Nested Functions Using Lambdas

The above discussion should have convinced you that there is no simple and elegant solution to nesting functions in C and even C++/C#. The advent of lambda functions provides that solution.

As I mentioned above a lambda function can refer to local variables of the scope in which it is declared. The compiler (in both C++ and C#) creates a special object to allow you to use any referenced variables from within the lambda function. In C# a reference to all the variables is stored in the object, but in C++ you can access them by value, reference or even const reference.

But enough of my confusing babbling. An example is the best way to explain what I mean. The example below shows how a long function can be made more readable by using lambda functions to create nested functions.

Example

It was difficult to find an example with which to demonstrate this problem and the solution. (The function must be necessarily long to demonstrate the problem we are trying to solve, but not too long as to be completely unwieldy.) After quite a bit of searching through old C code I found the function below, which, given an RGB color, generates the corresponding HLS values (hue, luminance and saturation). Note that this code was originally written in C a long time ago, but I have converted it to C# (as I don't have access to a C++ compiler that supports lambda functions at the moment).

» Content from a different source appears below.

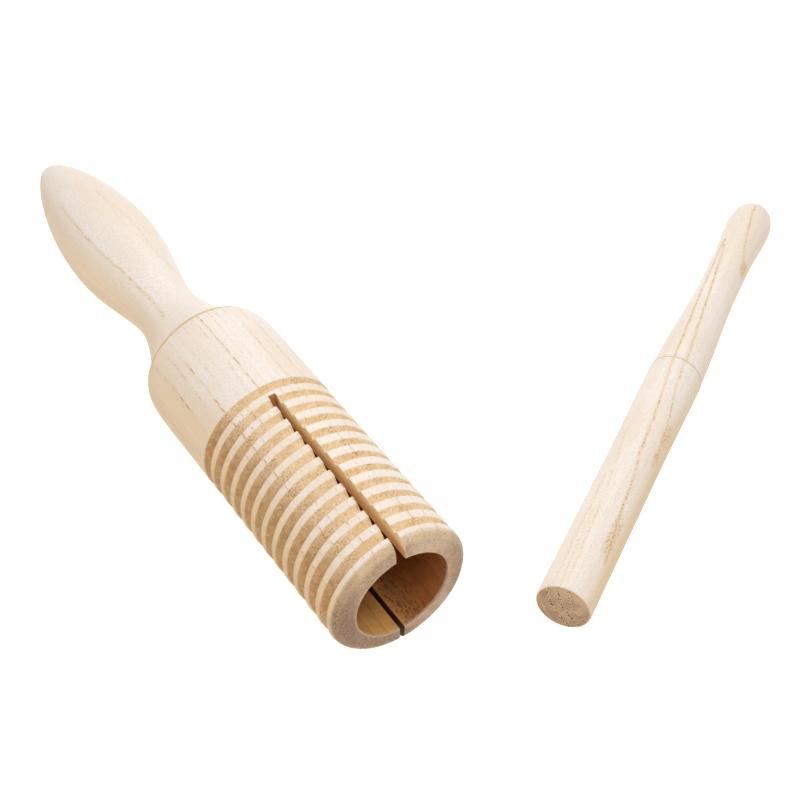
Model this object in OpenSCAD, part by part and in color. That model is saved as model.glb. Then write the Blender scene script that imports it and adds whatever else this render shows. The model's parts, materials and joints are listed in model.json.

First, here is the long version in C# (without lambdas). It is a bit too long at over 40 lines. Using nested functions could make the design more modular and the logic a bit clearer.

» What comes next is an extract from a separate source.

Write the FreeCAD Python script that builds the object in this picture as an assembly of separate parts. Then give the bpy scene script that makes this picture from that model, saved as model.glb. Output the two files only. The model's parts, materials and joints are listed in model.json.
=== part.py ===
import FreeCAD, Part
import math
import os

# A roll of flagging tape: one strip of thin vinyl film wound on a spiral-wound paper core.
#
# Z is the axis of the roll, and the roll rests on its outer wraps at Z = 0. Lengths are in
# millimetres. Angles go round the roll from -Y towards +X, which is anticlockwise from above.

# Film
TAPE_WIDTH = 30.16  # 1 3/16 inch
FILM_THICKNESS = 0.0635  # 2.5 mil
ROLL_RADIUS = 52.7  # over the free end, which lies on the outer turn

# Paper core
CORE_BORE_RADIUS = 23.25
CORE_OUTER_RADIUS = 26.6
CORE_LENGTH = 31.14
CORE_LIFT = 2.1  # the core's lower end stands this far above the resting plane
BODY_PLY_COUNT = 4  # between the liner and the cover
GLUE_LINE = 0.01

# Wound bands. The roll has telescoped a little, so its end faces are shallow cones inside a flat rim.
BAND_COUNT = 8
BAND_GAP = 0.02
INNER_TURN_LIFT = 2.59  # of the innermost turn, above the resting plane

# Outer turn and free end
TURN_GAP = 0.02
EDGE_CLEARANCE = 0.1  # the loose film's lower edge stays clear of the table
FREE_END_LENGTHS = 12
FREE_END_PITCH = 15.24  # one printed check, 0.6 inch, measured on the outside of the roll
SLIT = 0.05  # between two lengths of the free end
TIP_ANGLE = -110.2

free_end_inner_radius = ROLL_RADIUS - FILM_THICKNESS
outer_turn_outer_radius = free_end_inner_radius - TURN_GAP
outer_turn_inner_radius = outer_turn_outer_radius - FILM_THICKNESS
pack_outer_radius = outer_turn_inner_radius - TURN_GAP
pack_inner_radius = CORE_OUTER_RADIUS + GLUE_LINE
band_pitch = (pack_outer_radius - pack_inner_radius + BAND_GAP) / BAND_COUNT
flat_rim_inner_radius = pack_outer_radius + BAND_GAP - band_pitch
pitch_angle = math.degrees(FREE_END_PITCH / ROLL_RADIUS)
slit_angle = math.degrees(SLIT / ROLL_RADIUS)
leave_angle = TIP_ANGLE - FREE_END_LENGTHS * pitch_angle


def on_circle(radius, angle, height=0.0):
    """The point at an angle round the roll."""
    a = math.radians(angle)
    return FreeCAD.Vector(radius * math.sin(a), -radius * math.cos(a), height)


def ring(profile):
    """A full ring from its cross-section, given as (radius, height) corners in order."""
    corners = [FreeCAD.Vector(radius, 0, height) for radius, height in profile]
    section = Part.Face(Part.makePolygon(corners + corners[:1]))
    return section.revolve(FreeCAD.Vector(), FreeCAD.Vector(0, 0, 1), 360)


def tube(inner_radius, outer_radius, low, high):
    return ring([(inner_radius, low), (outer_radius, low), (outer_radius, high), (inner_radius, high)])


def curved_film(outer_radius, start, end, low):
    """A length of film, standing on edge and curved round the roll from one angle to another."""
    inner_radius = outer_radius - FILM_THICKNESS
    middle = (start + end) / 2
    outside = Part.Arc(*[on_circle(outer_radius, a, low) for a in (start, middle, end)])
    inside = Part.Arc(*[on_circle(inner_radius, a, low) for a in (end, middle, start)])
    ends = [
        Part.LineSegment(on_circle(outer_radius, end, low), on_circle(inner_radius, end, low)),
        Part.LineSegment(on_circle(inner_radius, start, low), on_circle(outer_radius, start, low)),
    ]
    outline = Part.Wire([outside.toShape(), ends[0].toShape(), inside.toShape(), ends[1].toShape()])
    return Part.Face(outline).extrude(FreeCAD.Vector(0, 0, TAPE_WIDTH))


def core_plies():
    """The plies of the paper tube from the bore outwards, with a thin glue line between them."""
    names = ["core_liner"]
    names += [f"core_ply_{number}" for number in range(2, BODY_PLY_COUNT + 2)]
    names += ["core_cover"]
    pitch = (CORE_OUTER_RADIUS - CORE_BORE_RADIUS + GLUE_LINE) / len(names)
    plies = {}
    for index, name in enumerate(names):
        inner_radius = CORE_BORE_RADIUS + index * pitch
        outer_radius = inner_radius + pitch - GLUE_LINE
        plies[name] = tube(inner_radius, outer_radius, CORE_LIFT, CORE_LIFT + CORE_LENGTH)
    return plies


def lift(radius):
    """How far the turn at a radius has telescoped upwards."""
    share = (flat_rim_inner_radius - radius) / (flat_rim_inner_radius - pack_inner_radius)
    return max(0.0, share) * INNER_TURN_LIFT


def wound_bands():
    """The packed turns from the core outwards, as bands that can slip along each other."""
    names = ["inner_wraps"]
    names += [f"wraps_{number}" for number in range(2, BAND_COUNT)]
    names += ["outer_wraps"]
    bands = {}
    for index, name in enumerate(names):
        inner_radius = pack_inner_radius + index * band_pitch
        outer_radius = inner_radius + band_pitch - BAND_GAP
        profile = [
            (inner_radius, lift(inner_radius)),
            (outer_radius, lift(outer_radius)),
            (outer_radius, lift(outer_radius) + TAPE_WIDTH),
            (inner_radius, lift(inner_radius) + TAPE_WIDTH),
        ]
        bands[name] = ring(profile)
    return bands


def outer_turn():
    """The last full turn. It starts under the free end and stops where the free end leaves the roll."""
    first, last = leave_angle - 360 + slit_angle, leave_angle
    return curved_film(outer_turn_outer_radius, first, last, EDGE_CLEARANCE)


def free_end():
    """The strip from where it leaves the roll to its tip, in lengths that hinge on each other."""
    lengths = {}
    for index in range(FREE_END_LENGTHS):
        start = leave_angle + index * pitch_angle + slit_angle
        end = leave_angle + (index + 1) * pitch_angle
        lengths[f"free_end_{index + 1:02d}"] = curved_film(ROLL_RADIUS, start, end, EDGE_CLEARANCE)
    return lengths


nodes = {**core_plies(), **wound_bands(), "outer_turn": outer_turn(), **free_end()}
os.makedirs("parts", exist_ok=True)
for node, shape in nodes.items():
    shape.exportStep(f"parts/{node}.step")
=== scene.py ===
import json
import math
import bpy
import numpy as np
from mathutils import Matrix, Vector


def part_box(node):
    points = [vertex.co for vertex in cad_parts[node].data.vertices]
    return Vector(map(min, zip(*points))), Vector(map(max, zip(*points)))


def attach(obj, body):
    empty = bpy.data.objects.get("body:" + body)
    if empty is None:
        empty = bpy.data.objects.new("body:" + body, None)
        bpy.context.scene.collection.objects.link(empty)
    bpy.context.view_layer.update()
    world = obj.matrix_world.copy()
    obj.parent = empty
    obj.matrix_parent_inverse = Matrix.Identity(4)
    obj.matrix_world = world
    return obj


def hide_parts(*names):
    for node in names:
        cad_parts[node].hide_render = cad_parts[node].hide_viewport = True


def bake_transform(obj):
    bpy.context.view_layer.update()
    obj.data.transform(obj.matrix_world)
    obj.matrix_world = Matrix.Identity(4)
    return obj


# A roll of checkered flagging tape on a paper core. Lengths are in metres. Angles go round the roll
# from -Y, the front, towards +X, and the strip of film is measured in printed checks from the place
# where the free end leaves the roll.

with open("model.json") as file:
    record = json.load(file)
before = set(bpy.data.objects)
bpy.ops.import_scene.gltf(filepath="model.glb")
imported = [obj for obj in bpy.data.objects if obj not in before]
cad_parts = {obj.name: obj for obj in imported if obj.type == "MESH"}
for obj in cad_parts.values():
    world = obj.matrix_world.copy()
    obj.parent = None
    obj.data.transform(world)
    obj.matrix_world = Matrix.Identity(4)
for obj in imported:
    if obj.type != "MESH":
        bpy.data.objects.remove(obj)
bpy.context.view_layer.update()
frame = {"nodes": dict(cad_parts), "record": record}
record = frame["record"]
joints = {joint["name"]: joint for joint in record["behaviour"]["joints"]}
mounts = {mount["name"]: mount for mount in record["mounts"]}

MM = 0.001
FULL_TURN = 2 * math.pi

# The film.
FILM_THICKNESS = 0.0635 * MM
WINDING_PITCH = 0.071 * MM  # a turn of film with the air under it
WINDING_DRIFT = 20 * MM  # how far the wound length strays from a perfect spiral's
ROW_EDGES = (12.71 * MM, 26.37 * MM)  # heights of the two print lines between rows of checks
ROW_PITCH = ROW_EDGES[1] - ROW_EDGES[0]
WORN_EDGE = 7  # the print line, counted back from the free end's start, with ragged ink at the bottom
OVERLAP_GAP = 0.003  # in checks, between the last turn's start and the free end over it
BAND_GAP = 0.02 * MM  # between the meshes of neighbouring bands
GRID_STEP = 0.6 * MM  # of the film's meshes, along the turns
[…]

static void GetHLS(Color col, out int hue, 

                   out int luminance, out int saturation)

{

   const int hlsmax = 100; // Determines range of return value
   const int rgbmax = byte.MaxValue; // max of R, G, or B = 255

   int cmin = Math .Min(col.R, Math.Min(col.G, col.B));

   int cmax = Math .Max(col.R, Math.Max(col.G, col.B));

   int cdiff = cmax - cmin;

   luminance = ((cmax + cmin) * hlsmax + rgbmax) / (2 * rgbmax);

   if (cmax == cmin)

   {

      hue = -1;

      saturation = 0;

   }

   else

   {

      // Work out saturation

      if (luminance <= hlsmax / 2)

         saturation = (cdiff*hlsmax + (cmax + cmin)/2) / 

                                           (cmax + cmin);

      else

         saturation = (cdiff*hlsmax + (2*rgbmax-cmax-cmin)/2) / 

                              (2*rgbmax - cmax - cmin);

      // Work out hue

      int Rdelta = ((cmax - col.R)*(hlsmax/6) + cdiff/2)/cdiff;

      int Gdelta = ((cmax - col.G)*(hlsmax/6) + cdiff/2)/cdiff;

      int Bdelta = ((cmax - col.B)*(hlsmax/6) + cdiff/2)/cdiff;

      if (col.R == cmax)

         hue = Bdelta - Gdelta;

      else if (col.G == cmax)

         hue = (hlsmax / 3) + Rdelta - Bdelta;

      else

         hue = ((2 * hlsmax) / 3) + Gdelta - Rdelta;

      if (hue < 0)

         hue += hlsmax;

      if (hue > hlsmax)

         hue -= hlsmax;

   }

}

In the code below I have used lambdas to create six nested functions.

static void GetHLS(Color col, out int hue,

                   out int luminance, out int saturation)

{

   const int hlsmax = 100; // Determines range of return values

   const int rgbmax = byte.MaxValue;

   int cmin = Math.Min(col.R, Math.Min(col.G, col.B));

   int cmax = Math.Max(col.R, Math.Max(col.G, col.B));

   int cdiff = cmax - cmin;

   // Work out luminance first - required for others calcs

   int lum = ((cmax + cmin) * hlsmax + rgbmax) / (2 * rgbmax);

   // Nested functions

    Func<bool> IsGray = () => cmax == cmin;

    Func<int> Rdelta = () => ((cmax - col.R)*(hlsmax/6) + cdiff/2) / cdiff;

    Func<int> Gdelta = () => ((cmax - col.G)*(hlsmax/6) + cdiff/2) / cdiff;

    Func<int> Bdelta = () => ((cmax - col.B)*(hlsmax/6) + cdiff/2) / cdiff;

    Func<int> GetSaturation = () =>

    {

      if (IsGray())

         return 0;

      else if (lum <= hlsmax / 2)

         return (cdiff*hlsmax + (cmax + cmin) / 2) / 

                                      (cmax + cmin);

      else

         return (cdiff*hlsmax + (2*rgbmax - cmax - cmin)/2) /

                                    (2*rgbmax - cmax - cmin);

    };

    Func<int> GetHue = () =>

    {

      if (IsGray())

         return -1;

      int h;  // Calculated hue value

      if (col.R == cmax)

         h = Bdelta() - Gdelta();

      else if (col.G == cmax)

         h = (hlsmax / 3) + Rdelta() - Bdelta();

      else

         h = ((2 * hlsmax) / 3) + Gdelta() - Rdelta();

      if (h < 0)

         return h + hlsmax;

      else if (h > hlsmax)

         return h - hlsmax;

      else

         return h;

    };

   // End of nested functions

   luminance = lum;

   saturation = GetSaturation();

   hue = GetHue();

}

Note that, in this version, I have changed the logic a little. First, I create the IsGray() lambda function, which in this version is called twice (whereas the equivalent code was only called once in the original code above). This is somewhat compensated for by the fact that only two of the three delta functions (Rdelta, Gdelta, Bdelta) functions are called.

Note that creating the lambda functions will probably reduce the performance of GetHLS() to a small extent, due to the indirection of the function calls.

Conclusion

Lambda functions have another use beyond their obvious one of being able to create simple in-line, unnamed pieces of code. You can use them to create nested functions.

This is useful in C++ (if C++11 features are available to you) and C#. It is a shame you still can't do this easily in C - though you could compile C code as C++ just to use lambdas.